#### [EXERCISE REQUIREMENTS]
Go through the listing and write out all of it exactly.

#### [PROVIDED MATERIAL]

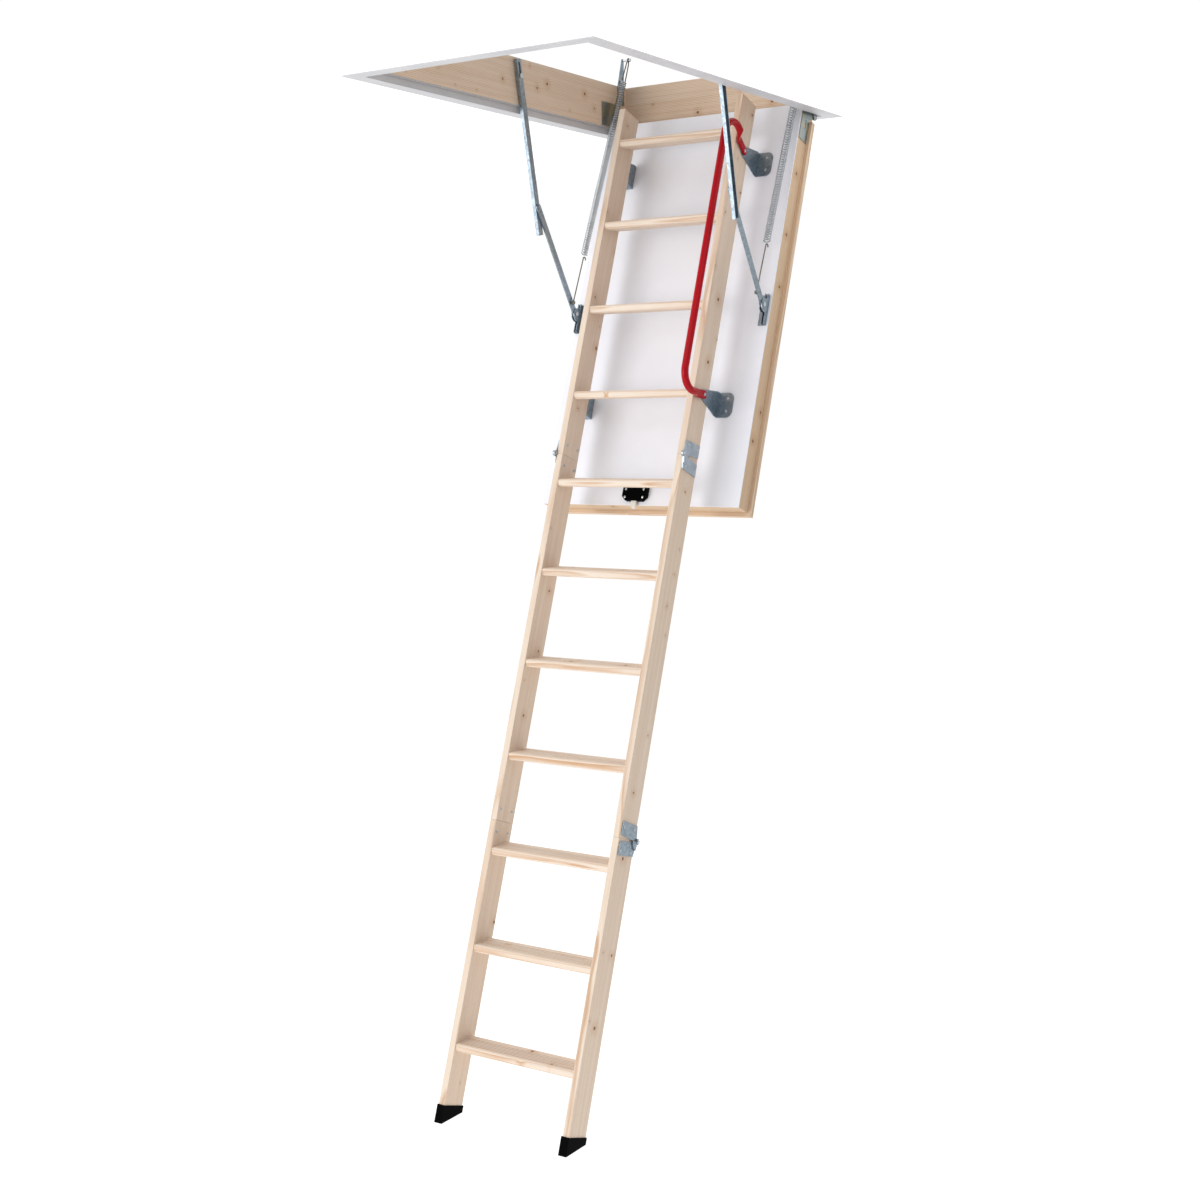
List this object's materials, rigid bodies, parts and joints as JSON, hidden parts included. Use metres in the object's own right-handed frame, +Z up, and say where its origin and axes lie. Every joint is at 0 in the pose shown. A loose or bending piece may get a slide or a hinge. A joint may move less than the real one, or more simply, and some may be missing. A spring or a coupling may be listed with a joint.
{
  "type": "attic_ladder",
  "caption": "Three-section wooden attic ladder folding on a sprung, insulated hatch in a ceiling casing",
  "frame": {"origin": "centre of the casing's clear opening, on the ceiling plane", "axes": "+Z up, +Y toward the hatch's hinged end, +X to the climber's right"},
  "size_m": [0.75, 1.31, 2.9119],
  "materials": {
    "pine": "satin",
    "tread_wood": "satin",
    "frame_wood": "satin",
    "white_panel": "satin",
    "insulation": "matte",
    "white_trim": "satin",
    "galvanised": "satin",
    "hinge_zinc": "satin",
    "bright_steel": "gloss",
    "spring_steel": "satin",
    "red_rail": "gloss",
    "black_plastic": "matte",
    "pale_plastic": "gloss",
    "seal_rubber": "matte"
  },
  "bodies": {
    "casing": {"left_long_board": "pine", "right_long_board": "pine", "front_board": "pine", "back_board": "pine", "corner_screws": "bright_steel", "left_trim": "white_trim", "right_trim": "white_trim", "front_trim": "white_trim", "back_trim": "white_trim", "casing_seal": "seal_rubber", "casing_hinges": "hinge_zinc", "spring_anchors": "galvanised", "spring_anchor_pins": "bright_steel", "latch_keeper": "bright_steel", "arm_top_bolts": "bright_steel"},
    "hatch": {"hinge_pins": "bright_steel", "hatch_left_stile": "frame_wood", "hatch_right_stile": "frame_wood", "hatch_front_rail": "frame_wood", "hatch_back_rail": "frame_wood", "hatch_core": "insulation", "hatch_top_panel": "white_panel", "hatch_bottom_panel": "white_panel", "hatch_rebate": "pine", "hatch_hinges": "hinge_zinc", "arm_brackets": "galvanised", "latch_case": "black_plastic", "angle_brackets": "galvanised", "handrail": "red_rail", "hatch_screws": "bright_steel", "bracket_bolts": "bright_steel", "upper_left_stringer": "pine", "upper_right_stringer": "pine", "upper_treads": "tread_wood", "upper_hinge_top_leaves": "galvanised", "upper_hinge_pins": "bright_steel"},
    "latch": {"latch_bolt": "pale_plastic"},
    "middle_section": {"middle_left_stringer": "pine", "middle_right_stringer": "pine", "middle_treads": "tread_wood", "upper_hinge_bottom_leaves": "galvanised", "lower_hinge_top_leaves": "galvanised", "lower_hinge_pins": "bright_steel", "middle_screws": "bright_steel"},
    "lower_section": {"lower_left_stringer": "pine", "lower_right_stringer": "pine", "lower_treads": "tread_wood", "lower_hinge_bottom_leaves": "galvanised", "lower_screws": "bright_steel", "left_foot": "black_plastic", "right_foot": "black_plastic"},
    "left_top_arm": {"left_upper_arm": "galvanised"},
    "left_bottom_arm": {"left_lower_arm": "galvanised"},
    "left_coil": {"left_spring": "spring_steel"},
    "left_rod": {"left_spring_rod": "bright_steel"},
    "right_top_arm": {"right_upper_arm": "galvanised"},
    "right_bottom_arm": {"right_lower_arm": "galvanised"},
    "right_coil": {"right_spring": "spring_steel"},
    "right_rod": {"right_spring_rod": "bright_steel"}
  },
  "joints": [
    {"name": "hatch_hinge", "type": "hinge", "parent": "casing", "child": "hatch", "pos_m": [0, 0.585, -0.008], "axis": [-1, 0, 0], "range_deg": [0, 58]},
    {"name": "left_arm_top_pivot", "type": "hinge", "parent": "casing", "child": "left_top_arm", "pos_m": [-0.312, 0.03, 0.098], "axis": [-1, 0, 0], "range_deg": [0, 107.04]},
    {"name": "left_arm_bottom_pivot", "type": "hinge", "parent": "hatch", "child": "left_bottom_arm", "pos_m": [-0.3095, 0.28457, -0.55123], "axis": [1, 0, 0], "range_deg": [0, 86.25]},
    {"name": "left_spring_pivot", "type": "hinge", "parent": "casing", "child": "left_coil", "pos_m": [-0.302, 0.584, 0.228], "axis": [-1, 0, 0], "range_deg": [0, 45.87]},
    {"name": "left_spring_stretch", "type": "slide", "parent": "left_coil", "child": "left_rod", "axis": [0, 0.3932, 0.9195], "range_m": [0, 0.11433], "deforming": ["left_spring"]},
    {"name": "right_arm_top_pivot", "type": "hinge", "parent": "casing", "child": "right_top_arm", "pos_m": [0.312, 0.03, 0.098], "axis": [-1, 0, 0], "range_deg": [0, 107.04]},
    {"name": "right_arm_bottom_pivot", "type": "hinge", "parent": "hatch", "child": "right_bottom_arm", "pos_m": [0.3095, 0.28457, -0.55123], "axis": [1, 0, 0], "range_deg": [0, 86.25]},
    {"name": "right_spring_pivot", "type": "hinge", "parent": "casing", "child": "right_coil", "pos_m": [0.302, 0.584, 0.228], "axis": [-1, 0, 0], "range_deg": [0, 45.87]},
    {"name": "right_spring_stretch", "type": "slide", "parent": "right_coil", "child": "right_rod", "axis": [0, 0.3932, 0.9195], "range_m": [0, 0.11433], "deforming": ["right_spring"]},
    {"name": "upper_fold", "type": "hinge", "parent": "hatch", "child": "middle_section", "pos_m": [0, 0.02201, -0.95303], "axis": [-1, 0, 0], "range_deg": [0, 180]},
    {"name": "lower_fold", "type": "hinge", "parent": "middle_section", "child": "lower_section", "pos_m": [0, -0.23414, -1.95678], "axis": [1, 0, 0], "range_deg": [0, 180]},
    {"name": "latch_slide", "type": "slide", "parent": "hatch", "child": "latch", "axis": [0, 0.3305, 0.9438], "range_m": [0, 0.012], "stiffness_N_per_m": 150, "springref_m": -0.01}
  ],
  "couplings": [
    {"joint": "left_arm_top_pivot", "follows": "hatch_hinge", "ratio": 1.8453},
    {"joint": "left_arm_bottom_pivot", "follows": "hatch_hinge", "ratio": 1.4869},
    {"joint": "left_spring_pivot", "follows": "hatch_hinge", "ratio": 0.79071},
    {"joint": "left_spring_stretch", "follows": "hatch_hinge", "m_per_rad": 0.11284},
    {"joint": "right_arm_top_pivot", "follows": "hatch_hinge", "ratio": 1.8453},
    {"joint": "right_arm_bottom_pivot", "follows": "hatch_hinge", "ratio": 1.4869},
    {"joint": "right_spring_pivot", "follows": "hatch_hinge", "ratio": 0.79071},
    {"joint": "right_spring_stretch", "follows": "hatch_hinge", "m_per_rad": 0.11284},
    {"joint": "lower_fold", "follows": "upper_fold", "ratio": 1}
  ]
}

#### [EXPECTED ANSWER]
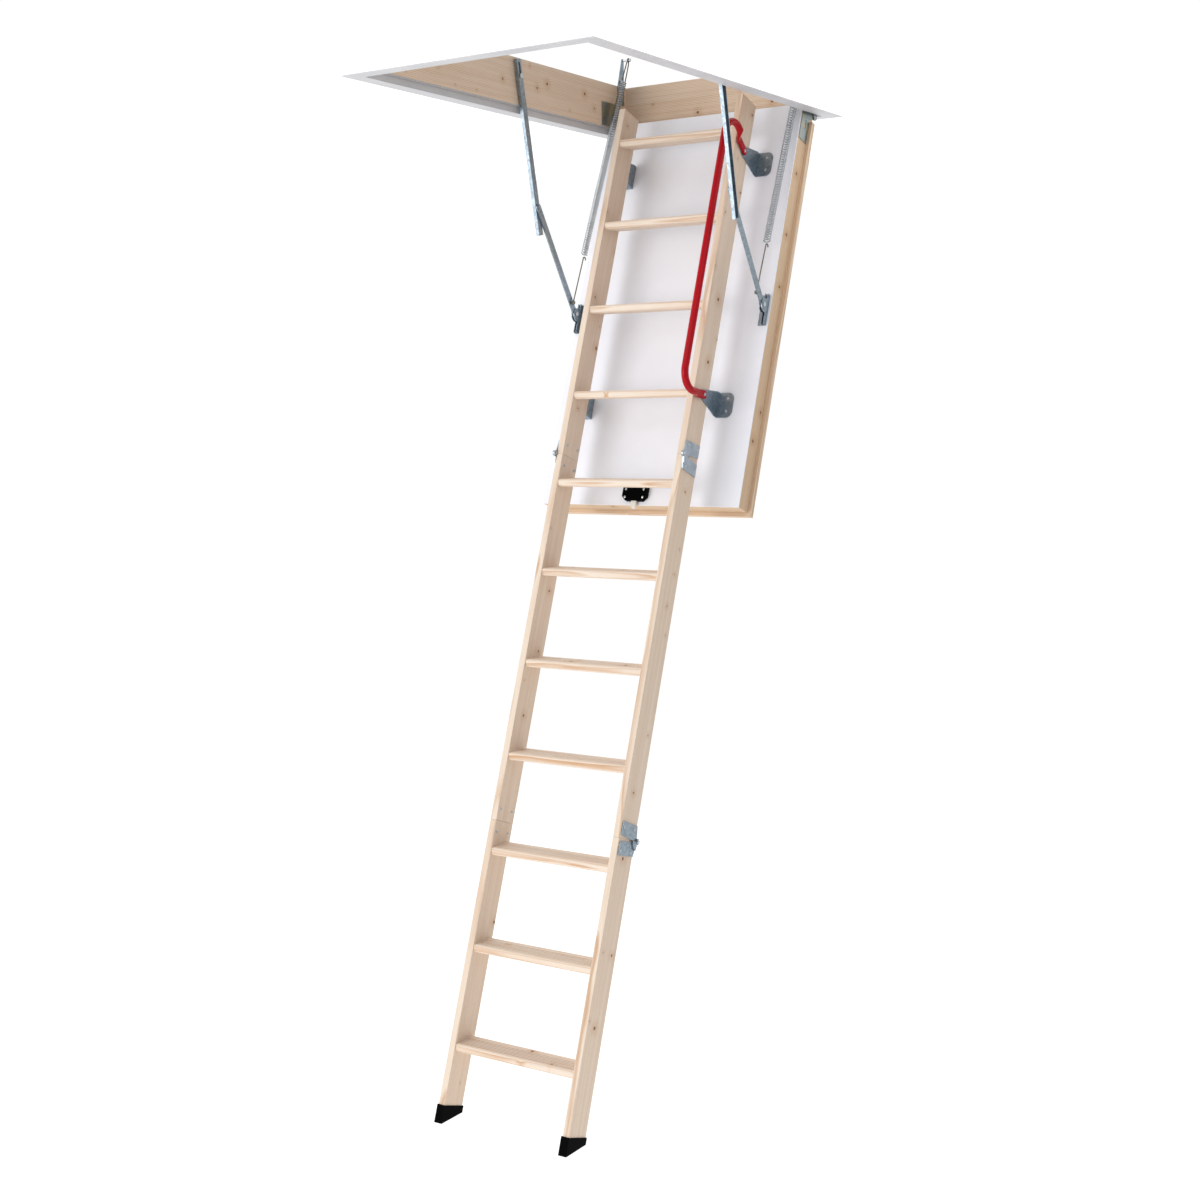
List this object's materials, rigid bodies, parts and joints as JSON, hidden parts included. Use metres in the object's own right-handed frame, +Z up, and say where its origin and axes lie. Every joint is at 0 in the pose shown. A loose or bending piece may get a slide or a hinge. A joint may move less than the real one, or more simply, and some may be missing. A spring or a coupling may be listed with a joint.
{
  "type": "attic_ladder",
  "caption": "Three-section wooden attic ladder folding on a sprung, insulated hatch in a ceiling casing",
  "frame": {"origin": "centre of the casing's clear opening, on the ceiling plane", "axes": "+Z up, +Y toward the hatch's hinged end, +X to the climber's right"},
  "size_m": [0.75, 1.31, 2.9119],
  "materials": {
    "pine": "satin",
    "tread_wood": "satin",
    "frame_wood": "satin",
    "white_panel": "satin",
    "insulation": "matte",
    "white_trim": "satin",
    "galvanised": "satin",
    "hinge_zinc": "satin",
    "bright_steel": "gloss",
    "spring_steel": "satin",
    "red_rail": "gloss",
    "black_plastic": "matte",
    "pale_plastic": "gloss",
    "seal_rubber": "matte"
  },
  "bodies": {
    "casing": {"left_long_board": "pine", "right_long_board": "pine", "front_board": "pine", "back_board": "pine", "corner_screws": "bright_steel", "left_trim": "white_trim", "right_trim": "white_trim", "front_trim": "white_trim", "back_trim": "white_trim", "casing_seal": "seal_rubber", "casing_hinges": "hinge_zinc", "spring_anchors": "galvanised", "spring_anchor_pins": "bright_steel", "latch_keeper": "bright_steel", "arm_top_bolts": "bright_steel"},
    "hatch": {"hinge_pins": "bright_steel", "hatch_left_stile": "frame_wood", "hatch_right_stile": "frame_wood", "hatch_front_rail": "frame_wood", "hatch_back_rail": "frame_wood", "hatch_core": "insulation", "hatch_top_panel": "white_panel", "hatch_bottom_panel": "white_panel", "hatch_rebate": "pine", "hatch_hinges": "hinge_zinc", "arm_brackets": "galvanised", "latch_case": "black_plastic", "angle_brackets": "galvanised", "handrail": "red_rail", "hatch_screws": "bright_steel", "bracket_bolts": "bright_steel", "upper_left_stringer": "pine", "upper_right_stringer": "pine", "upper_treads": "tread_wood", "upper_hinge_top_leaves": "galvanised", "upper_hinge_pins": "bright_steel"},
    "latch": {"latch_bolt": "pale_plastic"},
    "middle_section": {"middle_left_stringer": "pine", "middle_right_stringer": "pine", "middle_treads": "tread_wood", "upper_hinge_bottom_leaves": "galvanised", "lower_hinge_top_leaves": "galvanised", "lower_hinge_pins": "bright_steel", "middle_screws": "bright_steel"},
    "lower_section": {"lower_left_stringer": "pine", "lower_right_stringer": "pine", "lower_treads": "tread_wood", "lower_hinge_bottom_leaves": "galvanised", "lower_screws": "bright_steel", "left_foot": "black_plastic", "right_foot": "black_plastic"},
    "left_top_arm": {"left_upper_arm": "galvanised"},
    "left_bottom_arm": {"left_lower_arm": "galvanised"},
    "left_coil": {"left_spring": "spring_steel"},
    "left_rod": {"left_spring_rod": "bright_steel"},
    "right_top_arm": {"right_upper_arm": "galvanised"},
    "right_bottom_arm": {"right_lower_arm": "galvanised"},
    "right_coil": {"right_spring": "spring_steel"},
    "right_rod": {"right_spring_rod": "bright_steel"}
  },
  "joints": [
    {"name": "hatch_hinge", "type": "hinge", "parent": "casing", "child": "hatch", "pos_m": [0, 0.585, -0.008], "axis": [-1, 0, 0], "range_deg": [0, 58]},
    {"name": "left_arm_top_pivot", "type": "hinge", "parent": "casing", "child": "left_top_arm", "pos_m": [-0.312, 0.03, 0.098], "axis": [-1, 0, 0], "range_deg": [0, 107.04]},
    {"name": "left_arm_bottom_pivot", "type": "hinge", "parent": "hatch", "child": "left_bottom_arm", "pos_m": [-0.3095, 0.28457, -0.55123], "axis": [1, 0, 0], "range_deg": [0, 86.25]},
    {"name": "left_spring_pivot", "type": "hinge", "parent": "casing", "child": "left_coil", "pos_m": [-0.302, 0.584, 0.228], "axis": [-1, 0, 0], "range_deg": [0, 45.87]},
    {"name": "left_spring_stretch", "type": "slide", "parent": "left_coil", "child": "left_rod", "axis": [0, 0.3932, 0.9195], "range_m": [0, 0.11433], "deforming": ["left_spring"]},
    {"name": "right_arm_top_pivot", "type": "hinge", "parent": "casing", "child": "right_top_arm", "pos_m": [0.312, 0.03, 0.098], "axis": [-1, 0, 0], "range_deg": [0, 107.04]},
    {"name": "right_arm_bottom_pivot", "type": "hinge", "parent": "hatch", "child": "right_bottom_arm", "pos_m": [0.3095, 0.28457, -0.55123], "axis": [1, 0, 0], "range_deg": [0, 86.25]},
    {"name": "right_spring_pivot", "type": "hinge", "parent": "casing", "child": "right_coil", "pos_m": [0.302, 0.584, 0.228], "axis": [-1, 0, 0], "range_deg": [0, 45.87]},
    {"name": "right_spring_stretch", "type": "slide", "parent": "right_coil", "child": "right_rod", "axis": [0, 0.3932, 0.9195], "range_m": [0, 0.11433], "deforming": ["right_spring"]},
    {"name": "upper_fold", "type": "hinge", "parent": "hatch", "child": "middle_section", "pos_m": [0, 0.02201, -0.95303], "axis": [-1, 0, 0], "range_deg": [0, 180]},
    {"name": "lower_fold", "type": "hinge", "parent": "middle_section", "child": "lower_section", "pos_m": [0, -0.23414, -1.95678], "axis": [1, 0, 0], "range_deg": [0, 180]},
    {"name": "latch_slide", "type": "slide", "parent": "hatch", "child": "latch", "axis": [0, 0.3305, 0.9438], "range_m": [0, 0.012], "stiffness_N_per_m": 150, "springref_m": -0.01}
  ],
  "couplings": [
    {"joint": "left_arm_top_pivot", "follows": "hatch_hinge", "ratio": 1.8453},
    {"joint": "left_arm_bottom_pivot", "follows": "hatch_hinge", "ratio": 1.4869},
    {"joint": "left_spring_pivot", "follows": "hatch_hinge", "ratio": 0.79071},
    {"joint": "left_spring_stretch", "follows": "hatch_hinge", "m_per_rad": 0.11284},
    {"joint": "right_arm_top_pivot", "follows": "hatch_hinge", "ratio": 1.8453},
    {"joint": "right_arm_bottom_pivot", "follows": "hatch_hinge", "ratio": 1.4869},
    {"joint": "right_spring_pivot", "follows": "hatch_hinge", "ratio": 0.79071},
    {"joint": "right_spring_stretch", "follows": "hatch_hinge", "m_per_rad": 0.11284},
    {"joint": "lower_fold", "follows": "upper_fold", "ratio": 1}
  ]
}